Several scholars reviewing How We Became Posthuman highlight the strengths and shortcomings of her book vis a vis its relationship to feminism. Amelia Jones of University of Southern California describes Hayles's work as reacting to the misogynistic discourse of the field of cybernetics. As Pickering writes, Hayles's promotion of an "embodied posthumanism" challenges cybernetics' "equation of human-ness with disembodied information" for being "another male trick to feminists tired of the devaluation of women's bodily labor". Stephanie Turner of Purdue University also describes Hayles's work as an opportunity to challenge prevailing concepts of the human subject which assume the body was white, male, and European, but suggests Hayles's dialectic method may have taken too many interpretive risks, leaving some questions open about "which interventions promise the best directions to take".

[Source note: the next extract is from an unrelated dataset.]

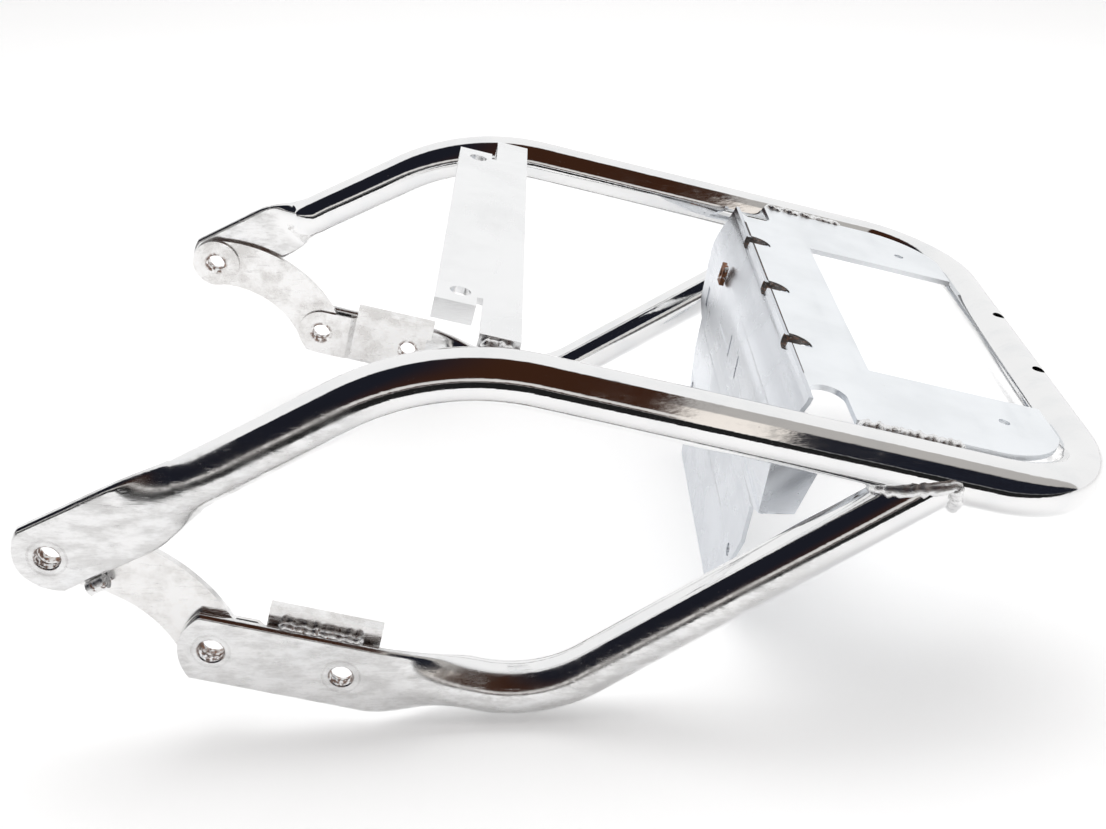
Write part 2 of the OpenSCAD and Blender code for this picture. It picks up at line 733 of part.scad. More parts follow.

Reviewers are mixed about Hayles's construction of the posthuman subject. Weiss describes Hayles's work as challenging the simplistic dichotomy of human and post-human subjects in order to "rethink the relationship between human beings and intelligent machines", however suggests that in her attempt to set her vision of the posthuman apart from the "realist, objectivist epistemology characteristic of first-wave cybernetics", she too, falls back on universalist discourse, premised this time on how cognitive science is able to reveal the "true nature of the self". Jones similarly describes Hayles's work as reacting to cybernetics' disembodiment of the human subject by swinging too far towards an insistence on a "physical reality" of the body apart from discourse. Jones argues that reality is rather "determined in and through the way we view, articulate, and understand the world".

== Awards ==
The work received Eaton Award for best book in science fiction theory and criticism, and Rene Wellek Prize for best book in literary theory, American Comparative Literature Association, both 1998–99. The Village Voice cited this work as "one of the best twenty-five books of 1999."